TASK DESCRIPTION = Starting at the line that contains "# Biscuit: a" and stopping at the line that contains "obj.data.transform(world)", repeat every line exactly, the two end lines included, and nothing else.

>> Start INFORMATION SUPPLIED

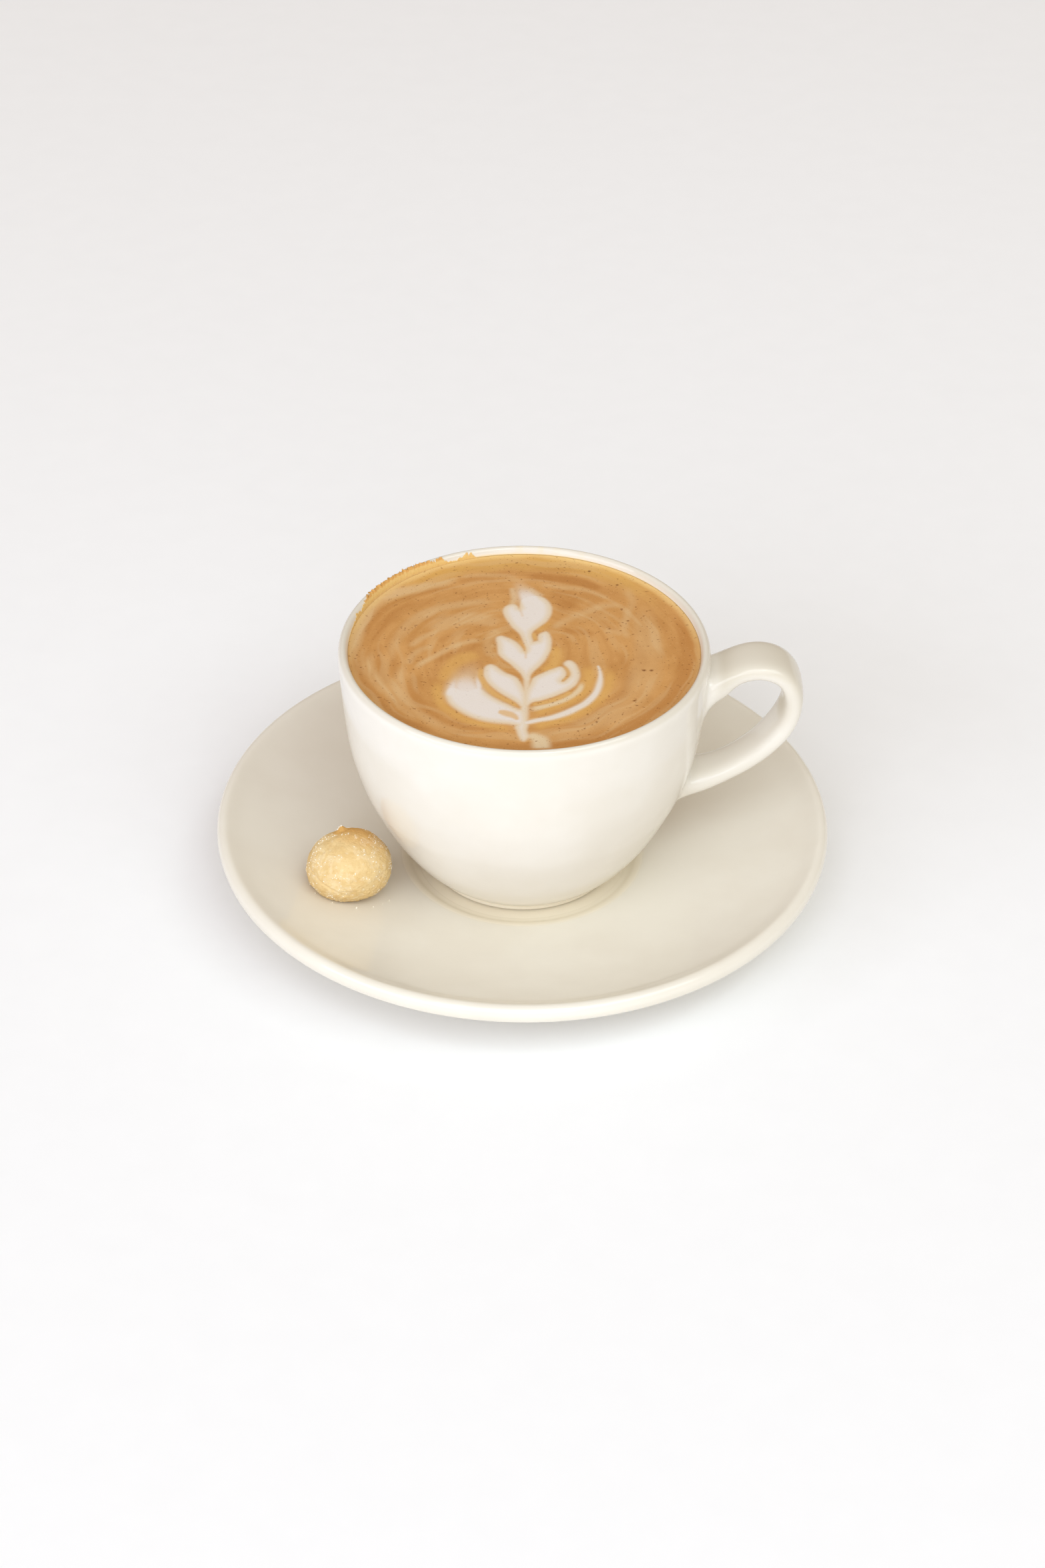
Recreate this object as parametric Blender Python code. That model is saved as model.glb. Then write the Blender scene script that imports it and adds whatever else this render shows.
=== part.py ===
# A latte in a handled cup on its saucer, with one small sugared biscuit beside it.
# Metres, +Z up, standing on the floor at z = 0 with the cup and saucer's axis at the origin.
# The handle points along +X.
import math

import bmesh
import bpy
from mathutils import Vector, noise

# Driving dimensions
SAUCER_RADIUS = 0.080
SAUCER_TOP_Z = 0.0200
FOOT_RING_RADIUS = 0.0450
FOOT_RING_WIDTH = 0.0030
WELL_RADIUS = 0.0324
WELL_FLOOR_Z = 0.0065

CUP_RADIUS = 0.04725
CUP_TOP_Z = 0.0735
CUP_BASE_Z = 0.0068
LIP_WALL = 0.0026
DRINK_Z = 0.0713

STRAP_WIDTH = 0.0134
STRAP_THICK = 0.0046

BISCUIT_X = -0.0446
BISCUIT_Y = -0.0205
BISCUIT_ACROSS = 0.0220
BISCUIT_TALL = 0.0176

GAP = 0.0003
STEPS = 64


for obj in list(bpy.data.objects):
    bpy.data.objects.remove(obj, do_unlink=True)


def material(name, colour, roughness):
    mat = bpy.data.materials.new(name)
    mat.use_nodes = True
    shader = mat.node_tree.nodes["Principled BSDF"]
    shader.inputs["Base Color"].default_value = (*colour, 1.0)
    shader.inputs["Roughness"].default_value = roughness
    shader.inputs["Metallic"].default_value = 0.0
    return mat


def add_object(name, bm, mat):
    mesh = bpy.data.meshes.new(name)
    bmesh.ops.recalc_face_normals(bm, faces=bm.faces[:])
    bm.to_mesh(mesh)
    bm.free()
    mesh.materials.append(mat)
    mesh.shade_smooth()
    mesh.set_sharp_from_angle(angle=math.radians(45))
    obj = bpy.data.objects.new(name, mesh)
    bpy.context.collection.objects.link(obj)
    return obj


def turned(profile):
    """A solid turned about Z from an open profile whose two ends lie on the axis."""
    bm = bmesh.new()
    verts = [bm.verts.new((r, 0.0, z)) for r, z in profile]
    edges = [bm.edges.new(pair) for pair in zip(verts, verts[1:])]
    bmesh.ops.spin(
        bm,
        geom=verts + edges,
        cent=(0.0, 0.0, 0.0),
        axis=(0.0, 0.0, 1.0),
        angle=2.0 * math.pi,
        steps=STEPS,
        use_merge=True,
    )
    bmesh.ops.remove_doubles(bm, verts=bm.verts[:], dist=1e-6)
    return bm


def height_on(profile, radius):
    """Height of a profile at a radius, from points given outside in."""
    for (r0, z0), (r1, z1) in zip(profile, profile[1:]):
        if r1 <= radius <= r0:
            return z1 + (z0 - z1) * (radius - r1) / max(r0 - r1, 1e-9)
    return profile[-1][1]


def arc(cx, cz, rx, rz, start, end, count):
    """Points on an ellipse's arc, with angles in degrees from +X towards +Z."""
    out = []
    for i in range(count + 1):
        a = math.radians(start + (end - start) * i / count)
        out.append((cx + rx * math.cos(a), cz + rz * math.sin(a)))
    return out


glaze = material("ivory_glaze", (0.80, 0.76, 0.66), 0.12)
coffee = material("milk_coffee", (0.56, 0.28, 0.09), 0.35)
pastry = material("baked_pastry", (0.86, 0.66, 0.32), 0.75)


# Saucer: a rounded lip, a dished face, and a shallow sunk well that takes the cup's foot.
# Underneath, a turned foot ring stands on the table.
saucer_face = [
    (0.0750, 0.0186),
    (0.0730, 0.0176),
    (0.0695, 0.0161),
    (0.0650, 0.0145),
    (0.0580, 0.0124),
    (0.0500, 0.0106),
    (0.0420, 0.0091),
    (0.0360, 0.0082),
    (WELL_RADIUS, 0.0077),
]
saucer_well = [
    (WELL_RADIUS - 0.0015, 0.0074),
    (WELL_RADIUS - 0.0033, 0.0068),
    (WELL_RADIUS - 0.0048, WELL_FLOOR_Z),
    (0.0, WELL_FLOOR_Z),
]
ring_out = FOOT_RING_RADIUS
ring_in = FOOT_RING_RADIUS - FOOT_RING_WIDTH
saucer_under = [
    (0.0, 0.0026),
    (ring_in - 0.0012, 0.0026),
    (ring_in, 0.0005),
    (ring_in + 0.0005, 0.0),
    (ring_out - 0.0005, 0.0),
    (ring_out, 0.0005),
    (ring_out + 0.0010, 0.0040),
    (0.0500, 0.0060),
    (0.0560, 0.0077),
    (0.0620, 0.0096),
    (0.0680, 0.0117),
    (0.0735, 0.0137),
    (0.0775, 0.0151),
]
saucer_lip = [
    (0.0791, 0.0159),
    (0.0798, 0.0169),
    (SAUCER_RADIUS, 0.0180),
    (0.0797, 0.0191),
    (0.0789, 0.0198),
    (0.0778, SAUCER_TOP_Z),
    (0.0766, 0.0195),
]
saucer = add_object(
    "saucer",
    turned(saucer_under + saucer_lip + saucer_face + saucer_well),
    glaze,
)


# Cup: a rounded bowl on a low foot, with a lip that narrows to a soft edge.
# The outside runs from the foot to the lip and the inside back down to the centre.
cup_foot = [
    (0.0, 0.0086),
    (0.0205, 0.0086),
    (0.0213, 0.0073),
    (0.0218, CUP_BASE_Z),
    (0.0242, CUP_BASE_Z),
    (0.0247, 0.0073),
    (0.0247, 0.0086),
]
cup_outside = [
    (0.0272, 0.0106),
    (0.0308, 0.0145),
    (0.0350, 0.0205),
    (0.0386, 0.0275),
    (0.0421, 0.0355),
    (0.0446, 0.0445),
    (0.0459, 0.0535),
    (0.0467, 0.0625),
]
lip_half = LIP_WALL / 2.0
lip_rise = 0.0022
cup_lip = arc(CUP_RADIUS - lip_half, CUP_TOP_Z - lip_rise, lip_half, lip_rise, 0, 180, 8)
cup_inside = [
    (0.0438, 0.0625),
    (0.0428, 0.0535),
    (0.0413, 0.0445),
    (0.0385, 0.0355),
    (0.0347, 0.0275),
    (0.0298, 0.0205),
    (0.0245, 0.0160),
    (0.0180, 0.0135),
    (0.0100, 0.0126),
    (0.0, 0.0124),
]
cup = add_object("cup", turned(cup_foot + cup_outside + cup_lip + cup_inside), glaze)


# Handle: a flat ear of soft oval section, swept along the loop from under the lip to
# the lower wall. Both ends widen into the cup's wall and stop inside its thickness.
# Each row is the centre's x and z, the half thickness, and the half width.
half_t = STRAP_THICK / 2.0
half_w = STRAP_WIDTH / 2.0
handle_rows = [
    (0.0451, 0.0628, 0.0051, 0.0079),
    (0.0468, 0.0632, 0.0047, 0.0077),
    (0.0486, 0.0644, 0.0037, 0.0073),
    (0.0509, 0.0665, 0.0028, 0.0069),
    (0.0537, 0.0687, 0.0024, half_w),
    (0.0571, 0.0702, half_t, half_w),
    (0.0607, 0.0704, half_t, half_w),
    (0.0640, 0.0692, half_t, half_w),
    (0.0664, 0.0667, half_t, half_w),
    (0.0680, 0.0632, half_t, half_w),
    (0.0685, 0.0593, half_t, half_w),
    (0.0681, 0.0556, half_t, half_w),
    (0.0668, 0.0520, half_t, half_w),
    (0.0647, 0.0484, half_t, half_w),
    (0.0618, 0.0449, half_t, half_w),
    (0.0584, 0.0418, half_t, half_w),
    (0.0546, 0.0389, half_t, half_w),
    (0.0506, 0.0364, 0.0025, 0.0068),
    (0.0467, 0.0344, 0.0027, 0.0071),
    (0.0430, 0.0331, 0.0031, 0.0075),
    (0.0396, 0.0325, 0.0035, 0.0078),
]


def strap_section(bm, x, z, heading, thick, wide, count=16):
    """One closed loop of the strap, square to its heading in the XZ plane."""
    nx, nz = -math.sin(heading), math.cos(heading)
    ring = []
    for i in range(count):
        a = 2.0 * math.pi * (i + 0.5) / count
        ca, sa = math.cos(a), math.sin(a)
        u = math.copysign(abs(ca) ** (2.0 / 2.6), ca) * wide
        v = math.copysign(abs(sa) ** (2.0 / 2.6), sa) * thick
        ring.append(bm.verts.new((x + nx * v, u, z + nz * v)))
    return ring


bm = bmesh.new()
rings = []
for i, (x, z, thick, wide) in enumerate(handle_rows):
    ahead = handle_rows[min(i + 1, len(handle_rows) - 1)]
    behind = handle_rows[max(i - 1, 0)]
    heading = math.atan2(ahead[1] - behind[1], ahead[0] - behind[0])
    if i == 0:
        heading = 0.0
    if i == len(handle_rows) - 1:
        heading = math.radians(-202.0)
    rings.append(strap_section(bm, x, z, heading, thick, wide))
for ring_a, ring_b in zip(rings, rings[1:]):
    for j in range(len(ring_a)):
        k = (j + 1) % len(ring_a)
        bm.faces.new((ring_a[j], ring_a[k], ring_b[k], ring_b[j]))
bm.faces.new(rings[0])
bm.faces.new(rings[-1])
handle = add_object("handle_tool", bm, glaze)
handle.hide_render = True
handle.display_type = "WIRE"

join = cup.modifiers.new("handle", "BOOLEAN")
join.operation = "UNION"
join.solver = "EXACT"
join.object = handle


# Drink: fills the cup to the level shown, with a hair of clearance to the wall.
lip_inner = (CUP_RADIUS - LIP_WALL, CUP_TOP_Z - lip_rise)
drink_bottom = [(max(r - GAP, 0.0), z + GAP) for r, z in reversed(cup_inside)]
drink = drink_bottom + [
    (lip_inner[0] - GAP, DRINK_Z - 0.0006),
    (lip_inner[0] - 0.0008, DRINK_Z),
    (0.0, DRINK_Z),
]
latte = add_object("latte", turned(drink), coffee)


# Biscuit: a small uneven ball, flat below where it sits on the saucer's sloping face,
# with a blunt nub on top. Soft waves in the radius keep it from being a plain sphere.
bm = bmesh.new()
bmesh.ops.create_icosphere(bm, subdivisions=4, radius=1.0)
centre_z = 0.0183
for v in bm.verts:
    d = v.co.normalized()
    wave = 0.030 * noise.noise(d * 1.7 + Vector((3.1, 0.4, 7.7)))
    wave += 0.016 * noise.noise(d * 4.1 + Vector((1.3, 5.2, 0.6)))
    nub = max(0.0, d.dot(Vector((-0.30, -0.10, 0.95)).normalized())) ** 40 * 0.10
    scale = 1.0 + wave + nub
    x = BISCUIT_X + d.x * scale * BISCUIT_ACROSS * 0.5
    y = BISCUIT_Y + d.y * scale * BISCUIT_ACROSS * 0.48
    z = centre_z + d.z * scale * BISCUIT_TALL * 0.5
    seat = height_on(saucer_face, math.hypot(x, y)) + GAP + 0.0001
    v.co = (x, y, max(z, seat))
biscuit = add_object("biscuit", bm, pastry)
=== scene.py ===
# A latte with a leaf poured in its foam, in an ivory cup on its saucer, with one small
# sugared biscuit. Each section below models one piece, from the table upwards.
import math

import bmesh
import bpy
import numpy as np
from mathutils import Matrix, Vector, noise


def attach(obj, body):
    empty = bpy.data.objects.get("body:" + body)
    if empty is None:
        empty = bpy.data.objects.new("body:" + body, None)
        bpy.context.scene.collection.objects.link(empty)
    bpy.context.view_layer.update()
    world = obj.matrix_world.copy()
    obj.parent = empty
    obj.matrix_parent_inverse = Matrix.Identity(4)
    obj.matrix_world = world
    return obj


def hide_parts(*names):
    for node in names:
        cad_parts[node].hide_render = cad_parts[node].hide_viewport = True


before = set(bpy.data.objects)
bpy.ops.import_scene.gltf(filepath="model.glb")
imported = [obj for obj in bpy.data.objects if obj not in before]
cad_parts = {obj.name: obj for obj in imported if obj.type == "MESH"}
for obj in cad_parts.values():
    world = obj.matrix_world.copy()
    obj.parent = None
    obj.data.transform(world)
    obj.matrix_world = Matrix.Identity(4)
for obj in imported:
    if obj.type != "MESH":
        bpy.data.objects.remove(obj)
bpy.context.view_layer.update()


# Camera, table and lights: a long lens looks down on the cup from the front, with the
# handle to the right. The table is a plain pale sheet, lit by broad soft lamps. Outlines
# and places are written in millimetres, which MM turns into metres.
MM = 0.001
film_height = 36.0
photo_height_px = 2352.0
focal_length_px = 5000.0
camera_data = bpy.data.cameras.new("camera")
camera_data.sensor_fit = "VERTICAL"
camera_data.sensor_height = film_height
camera_data.lens = film_height * focal_length_px / photo_height_px
camera_data.clip_start = 0.01
camera_data.clip_end = 20.0
camera = bpy.data.objects.new("camera", camera_data)
bpy.context.scene.collection.objects.link(camera)
down = math.radians(36.55)
roll = math.radians(0.65)
away = 869.0 * MM
aim_x = -0.1 * MM
aim_z = 29.4 * MM
eye = Vector((aim_x, -away * math.cos(down), aim_z + away * math.sin(down)))
camera.matrix_world = (
    Matrix.Translation(eye)
    @ Matrix.Rotation(math.radians(90.0) - down, 4, "X")
    @ Matrix.Rotation(roll, 4, "Z")
)
bpy.context.scene.camera = camera
bpy.context.scene.view_settings.view_transform = "Standard"
bpy.context.scene.view_settings.look = "None"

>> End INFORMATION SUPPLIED

ANSWER TO THIS PROBLEM =
# Biscuit: a small uneven ball, flat below where it sits on the saucer's sloping face,
# with a blunt nub on top. Soft waves in the radius keep it from being a plain sphere.
bm = bmesh.new()
bmesh.ops.create_icosphere(bm, subdivisions=4, radius=1.0)
centre_z = 0.0183
for v in bm.verts:
    d = v.co.normalized()
    wave = 0.030 * noise.noise(d * 1.7 + Vector((3.1, 0.4, 7.7)))
    wave += 0.016 * noise.noise(d * 4.1 + Vector((1.3, 5.2, 0.6)))
    nub = max(0.0, d.dot(Vector((-0.30, -0.10, 0.95)).normalized())) ** 40 * 0.10
    scale = 1.0 + wave + nub
    x = BISCUIT_X + d.x * scale * BISCUIT_ACROSS * 0.5
    y = BISCUIT_Y + d.y * scale * BISCUIT_ACROSS * 0.48
    z = centre_z + d.z * scale * BISCUIT_TALL * 0.5
    seat = height_on(saucer_face, math.hypot(x, y)) + GAP + 0.0001
    v.co = (x, y, max(z, seat))
biscuit = add_object("biscuit", bm, pastry)
=== scene.py ===
# A latte with a leaf poured in its foam, in an ivory cup on its saucer, with one small
# sugared biscuit. Each section below models one piece, from the table upwards.
import math

import bmesh
import bpy
import numpy as np
from mathutils import Matrix, Vector, noise


def attach(obj, body):
    empty = bpy.data.objects.get("body:" + body)
    if empty is None:
        empty = bpy.data.objects.new("body:" + body, None)
        bpy.context.scene.collection.objects.link(empty)
    bpy.context.view_layer.update()
    world = obj.matrix_world.copy()
    obj.parent = empty
    obj.matrix_parent_inverse = Matrix.Identity(4)
    obj.matrix_world = world
    return obj


def hide_parts(*names):
    for node in names:
        cad_parts[node].hide_render = cad_parts[node].hide_viewport = True


before = set(bpy.data.objects)
bpy.ops.import_scene.gltf(filepath="model.glb")
imported = [obj for obj in bpy.data.objects if obj not in before]
cad_parts = {obj.name: obj for obj in imported if obj.type == "MESH"}
for obj in cad_parts.values():
    world = obj.matrix_world.copy()
    obj.parent = None
    obj.data.transform(world)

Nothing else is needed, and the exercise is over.